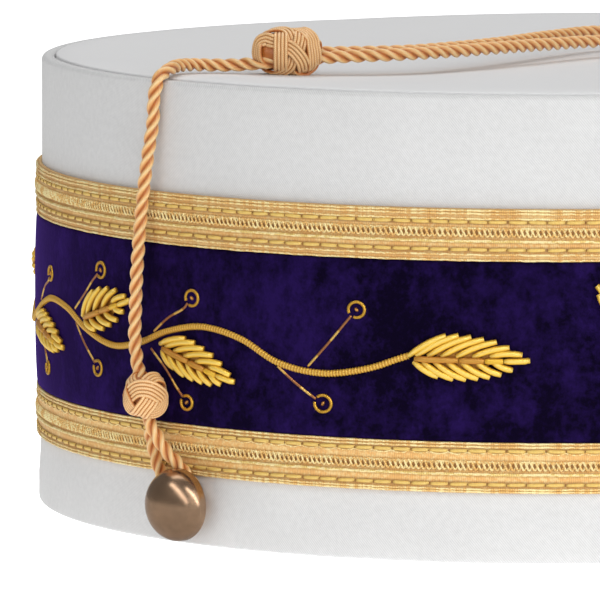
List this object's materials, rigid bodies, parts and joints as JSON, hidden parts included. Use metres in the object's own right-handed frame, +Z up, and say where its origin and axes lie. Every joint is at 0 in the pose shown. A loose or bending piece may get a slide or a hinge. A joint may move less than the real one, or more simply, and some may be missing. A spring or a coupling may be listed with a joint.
{
  "type": "masonic crown cap",
  "caption": "Round flat-topped white ceremonial cap with a purple velvet band, gold lace, a goldwork vine, domed buttons and a knotted gold cord.",
  "frame": {"origin": "centre of the flat bottom rim that the cap stands on", "axes": "+Z up through the flat top, -Y towards the front sprig, +X towards the wearer's left"},
  "size_m": [0.1952, 0.1939, 0.0926],
  "materials": {
    "white_cloth": "matt fine twill",
    "velvet": "soft pile",
    "gold_lace": "woven metal thread, half gloss",
    "gold_bullion": "bright coiled wire",
    "gold_cord": "silky twisted strands",
    "antique_brass": "satin, darkened"
  },
  "bodies": {
    "root": {"crown_side": "white_cloth", "crown_top": "white_cloth", "velvet_band": "velvet", "upper_lace": "gold_lace", "lower_lace": "gold_lace", "vine_left": "gold_bullion", "vine_right": "gold_bullion", "leaf_left_1": "gold_bullion", "leaf_left_2": "gold_bullion", "leaf_left_3": "gold_bullion", "leaf_left_4": "gold_bullion", "leaf_left_5": "gold_bullion", "leaf_left_6": "gold_bullion", "leaf_left_7": "gold_bullion", "leaf_left_8": "gold_bullion", "leaf_right_1": "gold_bullion", "leaf_right_2": "gold_bullion", "leaf_right_3": "gold_bullion", "leaf_right_4": "gold_bullion", "leaf_right_5": "gold_bullion", "leaf_right_6": "gold_bullion", "leaf_right_7": "gold_bullion", "leaf_right_8": "gold_bullion", "sprig_leaf_left": "gold_bullion", "sprig_leaf_centre": "gold_bullion", "sprig_leaf_right": "gold_bullion", "button_left": "antique_brass", "button_right": "antique_brass", "cord_left_loop": "gold_cord", "cord_rise": "gold_cord", "cord_crown_loop": "gold_cord", "knot_left": "gold_cord", "knot_top": "gold_cord"}
  },
  "joints": []
}
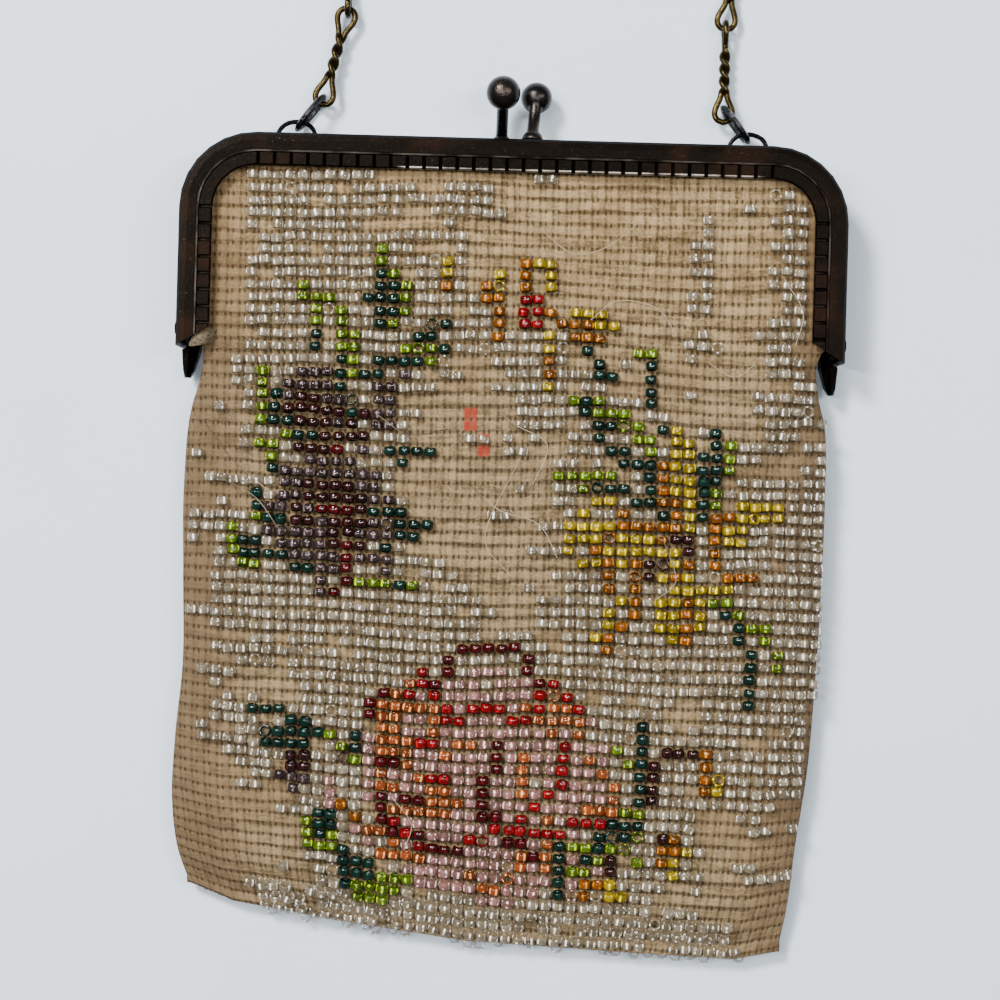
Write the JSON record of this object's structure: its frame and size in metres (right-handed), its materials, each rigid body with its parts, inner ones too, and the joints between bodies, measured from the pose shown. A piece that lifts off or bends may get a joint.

- _DIRECTIVE_: Extract the full set of entries word for word.

- _EXERCISE RESPONSE_:
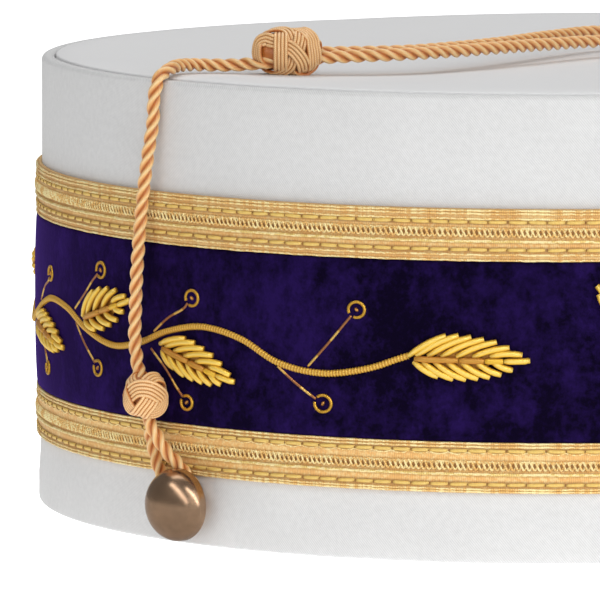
List this object's materials, rigid bodies, parts and joints as JSON, hidden parts included. Use metres in the object's own right-handed frame, +Z up, and say where its origin and axes lie. Every joint is at 0 in the pose shown. A loose or bending piece may get a slide or a hinge. A joint may move less than the real one, or more simply, and some may be missing. A spring or a coupling may be listed with a joint.
{
  "type": "masonic crown cap",
  "caption": "Round flat-topped white ceremonial cap with a purple velvet band, gold lace, a goldwork vine, domed buttons and a knotted gold cord.",
  "frame": {"origin": "centre of the flat bottom rim that the cap stands on", "axes": "+Z up through the flat top, -Y towards the front sprig, +X towards the wearer's left"},
  "size_m": [0.1952, 0.1939, 0.0926],
  "materials": {
    "white_cloth": "matt fine twill",
    "velvet": "soft pile",
    "gold_lace": "woven metal thread, half gloss",
    "gold_bullion": "bright coiled wire",
    "gold_cord": "silky twisted strands",
    "antique_brass": "satin, darkened"
  },
  "bodies": {
    "root": {"crown_side": "white_cloth", "crown_top": "white_cloth", "velvet_band": "velvet", "upper_lace": "gold_lace", "lower_lace": "gold_lace", "vine_left": "gold_bullion", "vine_right": "gold_bullion", "leaf_left_1": "gold_bullion", "leaf_left_2": "gold_bullion", "leaf_left_3": "gold_bullion", "leaf_left_4": "gold_bullion", "leaf_left_5": "gold_bullion", "leaf_left_6": "gold_bullion", "leaf_left_7": "gold_bullion", "leaf_left_8": "gold_bullion", "leaf_right_1": "gold_bullion", "leaf_right_2": "gold_bullion", "leaf_right_3": "gold_bullion", "leaf_right_4": "gold_bullion", "leaf_right_5": "gold_bullion", "leaf_right_6": "gold_bullion", "leaf_right_7": "gold_bullion", "leaf_right_8": "gold_bullion", "sprig_leaf_left": "gold_bullion", "sprig_leaf_centre": "gold_bullion", "sprig_leaf_right": "gold_bullion", "button_left": "antique_brass", "button_right": "antique_brass", "cord_left_loop": "gold_cord", "cord_rise": "gold_cord", "cord_crown_loop": "gold_cord", "knot_left": "gold_cord", "knot_top": "gold_cord"}
  },
  "joints": []
}
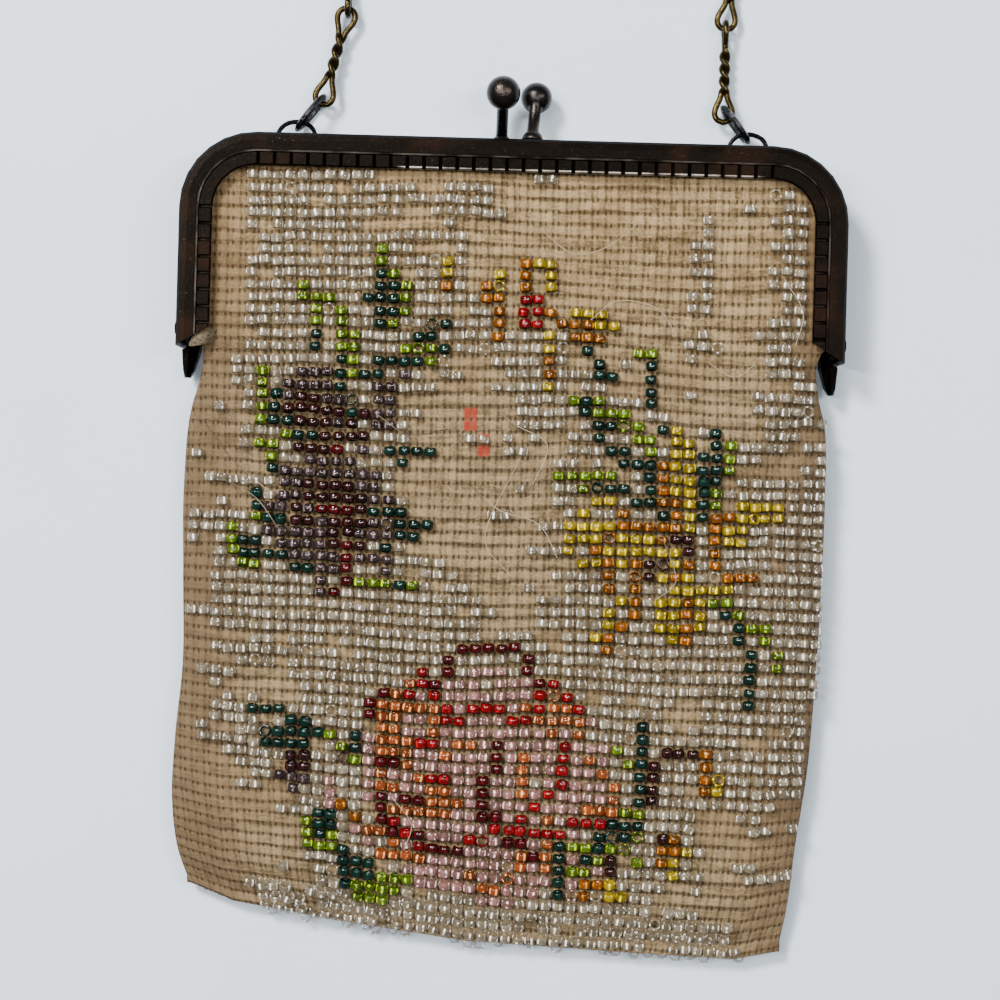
Write the JSON record of this object's structure: its frame and size in metres (right-handed), its materials, each rigid body with its parts, inner ones too, and the joints between bodies, measured from the pose shown. A piece that lifts off or bends may get a joint.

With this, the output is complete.